Any good? First off, I should note that calling this a "pilot review" is fraudulent, as I actually shotgunned all four existing episodes in rapid succession just before writing this (but "First Four Episodes Inspektor Tim" just doesn't have the same ring to it). But in a sense it makes no difference, as the next three chapters largely just confirmed both the good and the bad things I had suspected from the first.

Person of Interest is a procedural, with many of the problems that genre entails – being episodic and fairly predictable – but it also happens to be the strongest procedural of the fall. This shouldn't come as too much of a surprise considering the pedigree behind it, which includes creator Jonathan Nolan (brother of Christopher and co-writer of The Dark Knight) and executive producers Nolan and J.J. Abrams. (But, the greatness of Star Trek and Super 8 notwithstanding, let's not forget Abrams was also behind last fall's largely unfortunate NBC procedural Undercovers.)

What separates it from most other procedurals and aligns it in a way more with 24 or Homeland is that rather than solving crimes, the two men at the show's center are out to prevent crimes before they happen. But unlike in 24 or Homeland, they're not out to stop huge terrorist threats but more everyday murders.

The show, while set in 2011, takes place in a very lightly sci-fi alternate universe where, after 9/11, Finch (Michael Emerson of Lost fame) was tasked with creating The Machine, which sees everything going on all throughout the country through a million eyes, hears everything through a million years, intercepts every email, records every phone call – basically, everyone everywhere is spied on at all times. The Machine then analyzes the data and reports who is going to be the victim of fatal violence. The government only used The Machine to prevent major terrorist attacks, but, upset that ordinary murders were being discarded, Finch set out on his own.

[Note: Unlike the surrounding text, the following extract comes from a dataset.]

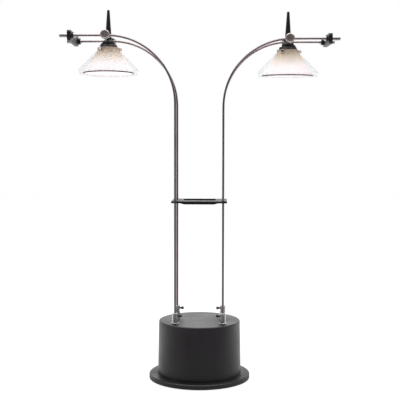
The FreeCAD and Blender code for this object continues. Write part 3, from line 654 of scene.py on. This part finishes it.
# %% Clamp knobs and gallery screws
KNOB_THICK, KNOB_SHANK, KNOB_TIP = 6.5, 2.0, 1.7
KNOB_RIDGES, KNOB_DEPTH = 48, 0.35
GALLERY_LEVEL = 17.2
GALLERY_TIP, GALLERY_SEAT, GALLERY_END = 12.1, 18.0, 21.2
GALLERY_SHANK, GALLERY_HEAD = 1.4, 2.3


def make_clamp_knob(arm, row):
    node = f"clamp_knob_{arm}_{row}"
    facing = HEADS[arm] @ Matrix.Rotation(math.radians(-90 * ROWS[row]), 4, "X")
    radius, tip, face = extent(node, facing)
    back = face - KNOB_THICK
    outline = [(0, tip), (KNOB_TIP, tip), (KNOB_SHANK, tip + 0.3), (KNOB_SHANK, back),
               (radius - 0.7, back), (radius, back + 0.8), (radius, face - 1.4),
               (radius - 0.3, face - 1.1), (radius - 0.9, face), (radius - 1.6, face),
               (radius - 2.0, face - 0.35), (0, face - 0.2)]
    knob = lathe(f"knurled_knob_{arm}_{row}", soften(outline, 0.25), facing, turned_chrome,
                 knurl=(KNOB_RIDGES, KNOB_DEPTH, back + 0.7, face - 1.3))
    return stand_for(knob, node, "chrome", node)


def make_gallery_screws(arm):
    outline = [(0, GALLERY_TIP), (GALLERY_SHANK, GALLERY_TIP), (GALLERY_SHANK, GALLERY_SEAT),
               (GALLERY_HEAD - 0.2, GALLERY_SEAT), (GALLERY_HEAD, GALLERY_SEAT + 0.3),
               (GALLERY_HEAD, GALLERY_END - 0.4), (GALLERY_HEAD - 0.4, GALLERY_END),
               (0, GALLERY_END)]
    lying = (Matrix.Translation((0, 0, -GALLERY_LEVEL * MM))
             @ Matrix.Rotation(math.radians(90), 4, "Y"))
    for number, degrees in enumerate((0, 120, 240)):
        place = HEADS[arm] @ Matrix.Rotation(math.radians(degrees), 4, "Z") @ lying
        screw = lathe(f"gallery_screw_{arm}_{number}", soften(outline, 0.15), place,
                      chrome_plate, knurl=(24, 0.2, GALLERY_SEAT + 0.2, GALLERY_END - 0.3))
        replaced = [f"gallery_screws_{arm}"] if number == 0 else []
        stand_for(screw, f"{arm}_head", "chrome", *replaced)


for arm in ARMS:
    for row in ROWS:
        print(make_clamp_knob(arm, row).name)
    make_gallery_screws(arm)

# %% [markdown]
# The rods stand in plated sockets, and end in plated caps past the end bars. Each socket has a
# stem through the drum's top, a foot ring that spreads its load, and a small broken edge at the
# top where the rod enters.

# %% Sockets and end caps
ROD_GAP = 0.1
STEM_RADIUS, BARREL_RADIUS = 3.9, 4.6
RING_RADIUS, RING_TALL = 6.15, 1.5
CAP_RADIUS = 3.4


def rod_run(arm, row):
    """Radius in mm, the axis of the upright run and the level of the top run of one rod."""
    low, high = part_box(f"rod_{arm}_{row}")
    radius = (high.y - low.y) / 2
    inner = low.x + radius if arm == "right" else high.x - radius
    return radius / MM, (inner, (low.y + high.y) / 2), high.z - radius


def make_socket(arm, row):
    radius, (across, along), _ = rod_run(arm, row)
    drum_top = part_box("drum_housing")[1].z
    foot, top = ((corner.z - drum_top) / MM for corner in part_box("rod_sockets"))
    bore = radius + ROD_GAP
    outline = [(bore, foot), (STEM_RADIUS, foot), (STEM_RADIUS, 0), (RING_RADIUS, 0),
               (RING_RADIUS, RING_TALL), (BARREL_RADIUS, RING_TALL), (BARREL_RADIUS, top - 0.6),
               (BARREL_RADIUS - 0.6, top), (bore, top), (bore, foot)]
    socket = lathe(f"socket_{arm}_{row}", soften(outline, 0.3),
                   Matrix.Translation((across, along, drum_top)), chrome_plate)
    return stand_for(socket, "base", "chrome")


def make_end_cap(arm, row):
    _, (_, along), level = rod_run(arm, row)
    low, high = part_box(f"end_caps_{arm}")
    start, end = (high.x, low.x) if arm == "left" else (low.x, high.x)
    long = abs(end - start) / MM
    outward = Matrix.Rotation(math.radians(90 * ARMS[arm]), 4, "Y")
    outline = [(0, 0), (CAP_RADIUS, 0), (CAP_RADIUS, long - 0.5), (CAP_RADIUS - 0.5, long),
               (0, long)]
    cap = lathe(f"end_cap_{arm}_{row}", soften(outline, 0.3),
                Matrix.Translation((start, along, level)) @ outward, chrome_plate)
    return stand_for(cap, f"{arm}_arm", "chrome")


for arm in ARMS:
    caps = [make_end_cap(arm, row) for row in ROWS]
    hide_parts(f"end_caps_{arm}")
sockets = [make_socket(arm, row) for arm in ARMS for row in ROWS]
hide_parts("rod_sockets")
print("sockets:", len(sockets))

# %% [markdown]
# The lamp stands on a pale floor. The black drum mirrors that floor, and a floor that was bright
# all over would turn it grey. So what shiny surfaces see runs from dark in front to bright behind,
# as it does on a paper sweep lit from the back, while the camera sees plain white. Light that the
# floor scatters upward is bright, because it is what fills the shades from below. The floor isn't
# sampled as a lamp: its glow is found only by the rays that reach it.

# %% Floor
FLOOR_SIZE = 12.0
FLOOR_SEEN = 0.86
FLOOR_SCATTERED = 1.5
SWEEP_START, SWEEP_END = -0.22, 0.2
SWEEP_DARK, SWEEP_BRIGHT = 0.04, 0.9


def make_floor():
    mesh = bpy.data.meshes.new("studio_floor")
    half = FLOOR_SIZE / 2
    corners = [(-half, -half, 0), (half, -half, 0), (half, half, 0), (-half, half, 0)]
    mesh.from_pydata(corners, [], [(0, 1, 2, 3)])
    floor = bpy.data.objects.new("studio_floor", mesh)
    bpy.context.scene.collection.objects.link(floor)
    material, tree, shader = start_material("matt_white_paper", Roughness=0.9)
    tint(tree, grain(tree, 3.0), shader, "#7c7c7c", "#828282")
    shader.inputs["Emission Color"].default_value = linear("#ffffff")
    ray = add_node(tree, "ShaderNodeLightPath").outputs
    place = add_node(tree, "ShaderNodeTexCoord").outputs["Object"]
    along = add_node(tree, "ShaderNodeSeparateXYZ", {"Vector": place}).outputs["Y"]
    sweep = add_node(tree, "ShaderNodeMapRange", {"Value": along, "From Min": SWEEP_START,
                                                  "From Max": SWEEP_END, "To Min": SWEEP_DARK,
                                                  "To Max": SWEEP_BRIGHT},
                     interpolation_type="SMOOTHSTEP")
    bounce = add_node(tree, "ShaderNodeMapRange", {"Value": ray["Is Diffuse Ray"],
                                                   "To Min": sweep.outputs["Result"],
                                                   "To Max": FLOOR_SCATTERED})
    glow = add_node(tree, "ShaderNodeMapRange", {"Value": ray["Is Camera Ray"],
                                                 "To Min": bounce.outputs["Result"],
                                                 "To Max": FLOOR_SEEN})
    tree.links.new(glow.outputs["Result"], shader.inputs["Emission Strength"])
    material.cycles.emission_sampling = "NONE"
    floor.data.materials.append(material)
    return floor


print("made", make_floor().name)

# %% [markdown]
# The room is white to look at. As a light it is dark behind the viewer and bright at the back,
# and that dark side is what gives chrome and steel their shape. A large soft box hangs overhead,
# and two tall strips stand at the sides.

# %% Room and lights
ROOM_BRIGHTNESS = [(0.1, 0.1), (0.5, 0.17), (0.75, 0.42), (0.92, 1.3)]
LAMP_MIDDLE = (0.0, 0.0, 0.3)


def make_room():
    world = bpy.data.worlds.new("studio_room")
    bpy.context.scene.world = world
    world.use_nodes = True
    tree = world.node_tree
    tree.nodes.clear()
    way = add_node(tree, "ShaderNodeTexCoord").outputs["Generated"]
    toward_back = add_node(tree, "ShaderNodeSeparateXYZ", {"Vector": way}).outputs["Y"]
    along = add_node(tree, "ShaderNodeMapRange", {"Value": toward_back, "From Min": -1.0,
                                                  "From Max": 1.0})
    ramp = add_node(tree, "ShaderNodeValToRGB", {"Fac": along.outputs["Result"]})
    stops = ramp.color_ramp.elements
    for number, (position, level) in enumerate(ROOM_BRIGHTNESS):
        stop = stops[number] if number < 2 else stops.new(position)
        stop.position = position
        stop.color = (level, level, level, 1.0)
    room = add_node(tree, "ShaderNodeBackground", {"Color": ramp.outputs["Color"],
                                                   "Strength": 1.0})
    white = add_node(tree, "ShaderNodeBackground", {"Color": linear("#ffffff"),
                                                    "Strength": 1.0})
    seen = add_node(tree, "ShaderNodeLightPath").outputs["Is Camera Ray"]
    both = add_node(tree, "ShaderNodeMixShader", {"Fac": seen})
    tree.links.new(room.outputs[0], both.inputs[1])
    tree.links.new(white.outputs[0], both.inputs[2])
    output = add_node(tree, "ShaderNodeOutputWorld")
    tree.links.new(both.outputs[0], output.inputs["Surface"])


def make_soft_box(name, place, size, power):
    """A rectangular light of a size in metres that faces the middle of the lamp."""
    data = bpy.data.lights.new(name, "AREA")
    data.shape = "RECTANGLE"
    data.size, data.size_y = size
    data.energy = power
    light = bpy.data.objects.new(name, data)
    bpy.context.scene.collection.objects.link(light)
    light.location = place
    facing = Vector(LAMP_MIDDLE) - Vector(place)
    light.rotation_euler = facing.to_track_quat("-Z", "Y").to_euler()


make_room()
make_soft_box("soft_box_above", (0.0, -0.2, 2.2), (3.4, 2.8), 72.0)
make_soft_box("strip_left", (-1.7, -0.6, 0.9), (0.6, 1.6), 4.0)
make_soft_box("strip_right", (1.7, -0.4, 0.9), (0.6, 1.6), 3.0)
print("studio made")

# %% [markdown]

# %% Done
print("scene made")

But Finch is martially untrained and walks with a limp, so he drafts aimless but deadly veteran Reese (Jim Caviezel of Jesus Christ of Nazareth fame), the show's protagonist, to be his instrument of justice, and the two go into the vigilante business together. But, as The Machine only gives the identities of people who will be involved in murders – not when, how, or why the murders will happen or even whether the person it pinpoints is the victim or the killer – the job also involves detective work.

Now, what the premise is immediately reminiscent of is Batman's cell phone sonar at the end of The Dark Knight, to the extent that it could almost be accused of being a ripoff if it weren't from the same writer. It could also be compared to Homeland, which doesn't have any science fiction but does examine the push and pull between privacy and national security.

The problem, from a greater political standpoint, is that, as of four episodes in and unlike in The Dark Knight or Homeland, neither the heroes nor the narrative of Person of Interest have given the slightest indication that there's anything disturbing or wrong about the power to spy on every single person in America at will. I'm not necessarily saying the series is right-wing, but it is, at the very least, a little tone deaf.

Like pretty much all of CBS's scripted programming – comedy, drama, or whatever – Person of Interest is well-engineered to have an infinitely sustainable premise lacking any real direction, goal, or end point, so the series can viably go on for ten seasons so long as they can keep devising new weekly crimes. No shocker there: That's the formula that's put CBS on top and there's no reason for them to tweak it now.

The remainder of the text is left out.